Piddie seems to ring true to readers. I suppose everyone has someone like her in the family; the keeper of wisdom, the funny woman who doesn’t give a rip what she says, the banker of family lore. I like Aunt Piddie so much; I devoted one novel in the series to her memoirs. She’s a cool old gal with the biggest hair this side of the Mason/Dixon line.
Q: You share some mouth-watering recipes in your books. How did you come up with this unique way to share a little bit of the South with your readers?
Anyone who is familiar with Southern traditions knows that food is the tie that binds. We will use any excuse to sling up a buffet or slap together a casserole: birth, weddings, illness, holidays, birthdays, death. I have had wonderful responses to the recipes, so this is something I plan to continue. The recipes match the theme of the book. The Madhatter’s Guide to Chocolate features chocolate recipes. Up the Devil’s Belly is dotted with hot and spicy recipes. The next novel in line, Your Mama’s Comfort Food, shall be loaded with time-honored Southern comfort food recipes.
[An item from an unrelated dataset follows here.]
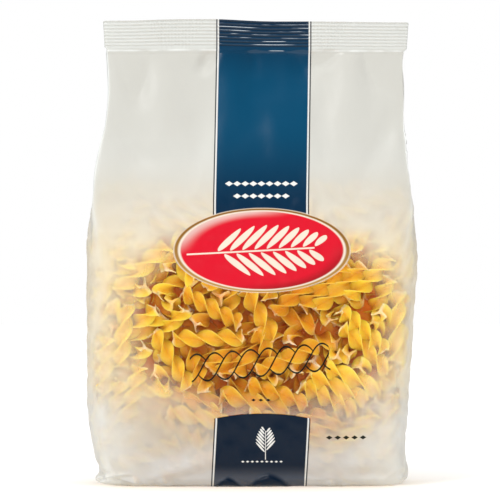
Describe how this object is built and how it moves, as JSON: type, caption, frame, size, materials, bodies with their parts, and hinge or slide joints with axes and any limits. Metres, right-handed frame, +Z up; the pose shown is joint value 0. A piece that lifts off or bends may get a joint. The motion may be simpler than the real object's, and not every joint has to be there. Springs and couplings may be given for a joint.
{
  "type": "pasta packet",
  "caption": "Upright side-gusseted film packet of dry spiral pasta, filled and shut, with a flat base, a crimped top seal and a clear window in its frosted, printed front.",
  "frame": {"origin": "the middle of the flat base that the packet stands on, under the middle of its bounding box", "axes": "+Z up towards the crimped seal, -Y out of the printed front, +X to the right seen from the front"},
  "size_m": [0.1828, 0.0686, 0.255],
  "materials": {
    "film": "frosted white packaging film with a clear window, printed in dark blue, red and gold",
    "pasta": "dry durum wheat pasta, golden, matte to faintly waxy"
  },
  "bodies": {
    "root": {"packet": "film"}
  },
  "joints": []
}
Q: What is your writing process like? Do you have a set schedule? Is there a time of day when you feel more productive than others?
I write when the notion strikes me. When I am actively involved in a novel-length work, I try to spend at least an hour a day. If I can produce two to three pages per session, I will have the book completed in around three months. Then, I let it sit for awhile before starting the revision process. Thus far, I have averaged one novel per year, with short fiction pieces in between.
Mornings are best. Since I work, I generally arrive early at the office and use the half-hour or so before I need to begin with patients. I hate traffic, so this works out in that respect, too. By the time I finish the day, I can barely put two words together. In the evening, editing is easier, as I don’t have to create, just correct.
So many times, I hear others state that one must write every day to be successful. This doesn’t ring true for me. In fact; I disagree. If I try to force the words, I hate what comes out. If I am in the mood, I enjoy the flow.